Required task –
Reproduce all of the data exactly.

── Records provided ──

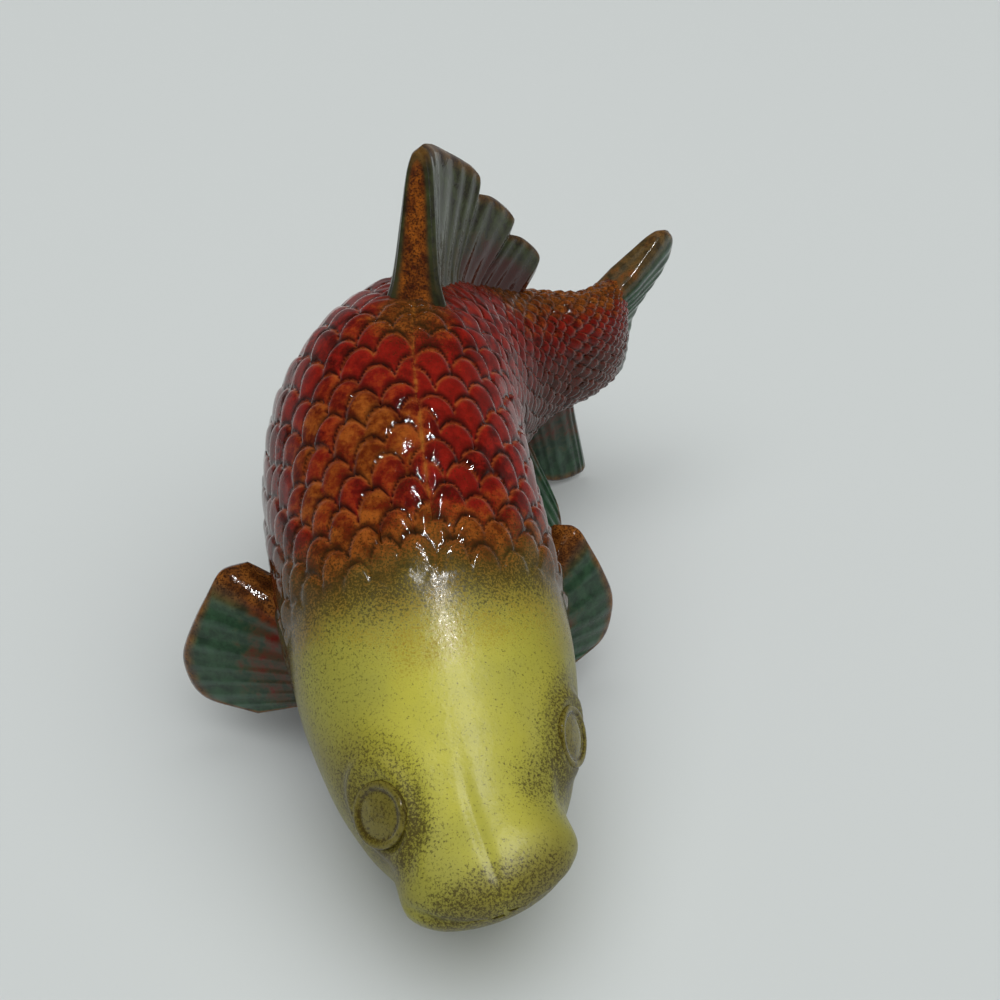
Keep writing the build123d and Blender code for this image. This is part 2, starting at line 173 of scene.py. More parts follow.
# Dorsal fin rays: share of the base, share of the base by which the tip lies further back,
# share of the height, share of the thickness. The edge steps down behind each of three lobes.
DORSAL_RAY_SHARES = [
    (-0.02, 0.23, 0.80, 0.50),
    (0.00, 0.24, 0.95, 0.92),
    (0.05, 0.25, 0.97, 1.00),
    (0.10, 0.27, 0.95, 0.80),
    (0.20, 0.30, 0.86, 0.70),
    (0.29, 0.32, 0.77, 0.72),
    (0.37, 0.33, 0.67, 0.76),
    (0.40, 0.30, 0.52, 0.50),
    (0.47, 0.31, 0.52, 0.60),
    (0.55, 0.32, 0.48, 0.64),
    (0.63, 0.31, 0.41, 0.68),
    (0.66, 0.26, 0.29, 0.45),
    (0.74, 0.25, 0.30, 0.52),
    (0.83, 0.22, 0.29, 0.56),
    (0.93, 0.17, 0.25, 0.52),
    (1.00, 0.09, 0.15, 0.40),
]

# Tail fin rays, from the top lobe down to the bottom lobe: root height as a share of the body's end,
# tip length and height as shares of the tail's, and share of the thickness.
TAIL_RAY_SHARES = [
    (0.46, 0.45, 0.84, 0.70),
    (0.42, 0.74, 0.98, 1.00),
    (0.36, 0.95, 0.92, 1.00),
    (0.29, 1.01, 0.76, 0.92),
    (0.22, 0.92, 0.55, 0.84),
    (0.14, 0.70, 0.36, 0.78),
    (0.07, 0.50, 0.18, 0.72),
    (0.00, 0.42, 0.00, 0.68),
    (-0.08, 0.42, -0.20, 0.68),
    (-0.16, 0.44, -0.40, 0.70),
    (-0.24, 0.42, -0.58, 0.72),
    (-0.31, 0.32, -0.70, 0.66),
    (-0.36, 0.18, -0.74, 0.40),
]

# Rays of a paired fin. Root: share of the fin's length and angle down the skin. Tip: shares of the
# fin's length, of its height over the table and of its reach out of the skin. Last the thickness share.
# A pectoral fin goes from its thin low front edge round to its thick top edge.
PECTORAL_RAY_SHARES = [
    (0.00, 128, 0.30, 0.22, 0.30, 0.25),
    (0.06, 127, 0.55, 0.22, 0.75, 0.40),
    (0.14, 125, 0.64, 0.32, 0.95, 0.52),
    (0.24, 122, 0.68, 0.50, 1.00, 0.65),
    (0.36, 118, 0.72, 0.70, 0.86, 0.80),
    (0.50, 114, 0.78, 0.88, 0.66, 0.95),
    (0.66, 110, 0.86, 1.00, 0.48, 1.00),
    (0.84, 106, 0.96, 0.98, 0.22, 0.90),
]
PELVIC_RAY_SHARES = [
    (0.00, 138, 0.02, 0.50, 0.55, 0.60),
    (0.20, 142, 0.20, 0.25, 0.95, 0.90),
    (0.45, 146, 0.55, 0.20, 1.00, 1.00),
    (0.70, 150, 0.85, 0.25, 0.90, 0.90),
    (0.90, 154, 1.02, 0.50, 0.60, 0.70),
    (1.00, 158, 1.08, 0.75, 0.20, 0.50),
]

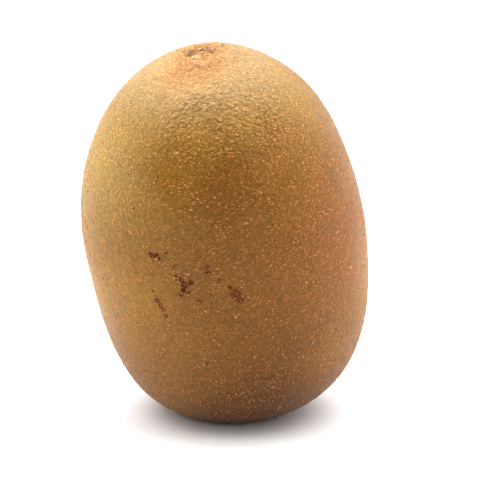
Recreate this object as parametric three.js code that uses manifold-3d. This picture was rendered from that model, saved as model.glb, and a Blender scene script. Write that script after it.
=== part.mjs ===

───

Complete response –
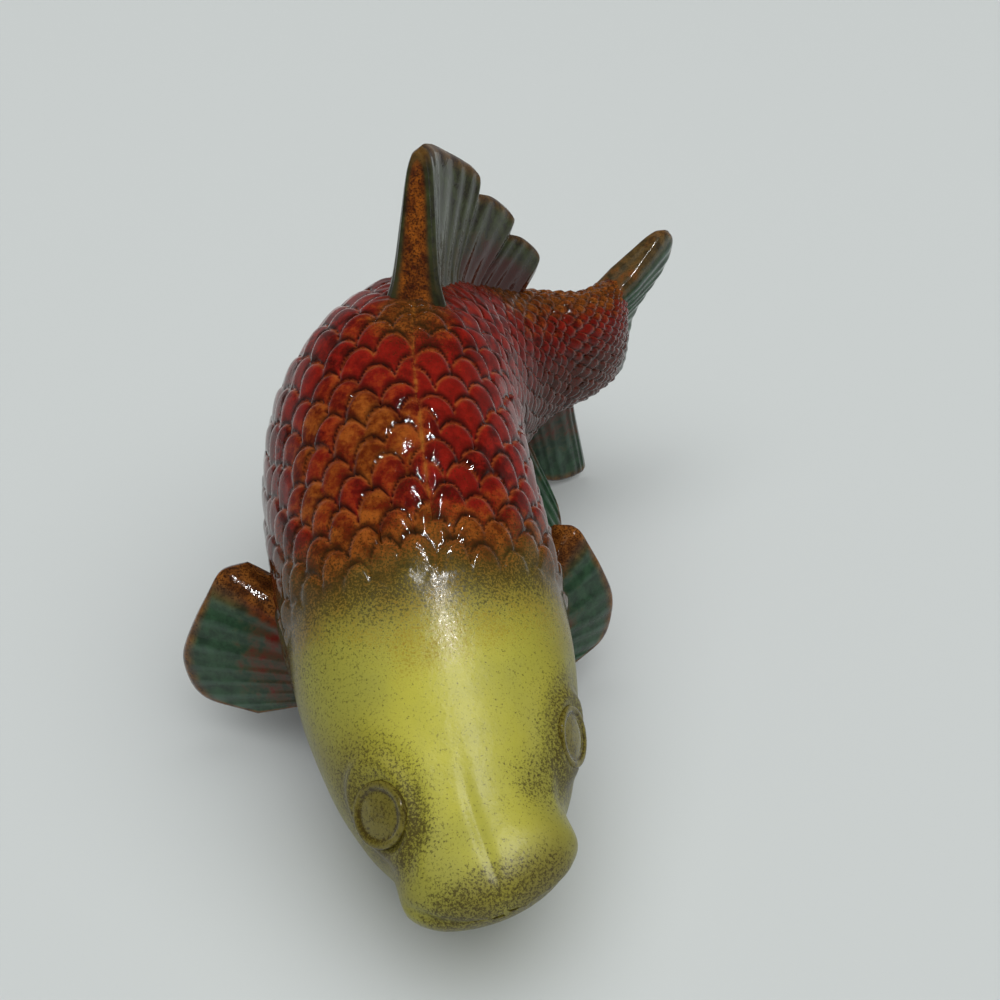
Keep writing the build123d and Blender code for this image. This is part 2, starting at line 173 of scene.py. More parts follow.
# Dorsal fin rays: share of the base, share of the base by which the tip lies further back,
# share of the height, share of the thickness. The edge steps down behind each of three lobes.
DORSAL_RAY_SHARES = [
    (-0.02, 0.23, 0.80, 0.50),
    (0.00, 0.24, 0.95, 0.92),
    (0.05, 0.25, 0.97, 1.00),
    (0.10, 0.27, 0.95, 0.80),
    (0.20, 0.30, 0.86, 0.70),
    (0.29, 0.32, 0.77, 0.72),
    (0.37, 0.33, 0.67, 0.76),
    (0.40, 0.30, 0.52, 0.50),
    (0.47, 0.31, 0.52, 0.60),
    (0.55, 0.32, 0.48, 0.64),
    (0.63, 0.31, 0.41, 0.68),
    (0.66, 0.26, 0.29, 0.45),
    (0.74, 0.25, 0.30, 0.52),
    (0.83, 0.22, 0.29, 0.56),
    (0.93, 0.17, 0.25, 0.52),
    (1.00, 0.09, 0.15, 0.40),
]

# Tail fin rays, from the top lobe down to the bottom lobe: root height as a share of the body's end,
# tip length and height as shares of the tail's, and share of the thickness.
TAIL_RAY_SHARES = [
    (0.46, 0.45, 0.84, 0.70),
    (0.42, 0.74, 0.98, 1.00),
    (0.36, 0.95, 0.92, 1.00),
    (0.29, 1.01, 0.76, 0.92),
    (0.22, 0.92, 0.55, 0.84),
    (0.14, 0.70, 0.36, 0.78),
    (0.07, 0.50, 0.18, 0.72),
    (0.00, 0.42, 0.00, 0.68),
    (-0.08, 0.42, -0.20, 0.68),
    (-0.16, 0.44, -0.40, 0.70),
    (-0.24, 0.42, -0.58, 0.72),
    (-0.31, 0.32, -0.70, 0.66),
    (-0.36, 0.18, -0.74, 0.40),
]

# Rays of a paired fin. Root: share of the fin's length and angle down the skin. Tip: shares of the
# fin's length, of its height over the table and of its reach out of the skin. Last the thickness share.
# A pectoral fin goes from its thin low front edge round to its thick top edge.
PECTORAL_RAY_SHARES = [
    (0.00, 128, 0.30, 0.22, 0.30, 0.25),
    (0.06, 127, 0.55, 0.22, 0.75, 0.40),
    (0.14, 125, 0.64, 0.32, 0.95, 0.52),
    (0.24, 122, 0.68, 0.50, 1.00, 0.65),
    (0.36, 118, 0.72, 0.70, 0.86, 0.80),
    (0.50, 114, 0.78, 0.88, 0.66, 0.95),
    (0.66, 110, 0.86, 1.00, 0.48, 1.00),
    (0.84, 106, 0.96, 0.98, 0.22, 0.90),
]
PELVIC_RAY_SHARES = [
    (0.00, 138, 0.02, 0.50, 0.55, 0.60),
    (0.20, 142, 0.20, 0.25, 0.95, 0.90),
    (0.45, 146, 0.55, 0.20, 1.00, 1.00),
    (0.70, 150, 0.85, 0.25, 0.90, 0.90),
    (0.90, 154, 1.02, 0.50, 0.60, 0.70),
    (1.00, 158, 1.08, 0.75, 0.20, 0.50),
]

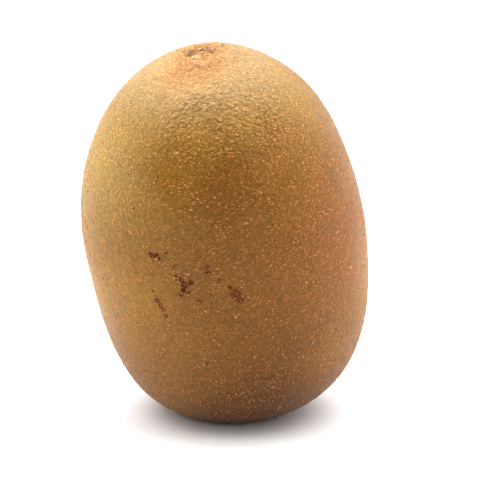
Recreate this object as parametric three.js code that uses manifold-3d. This picture was rendered from that model, saved as model.glb, and a Blender scene script. Write that script after it.
=== part.mjs ===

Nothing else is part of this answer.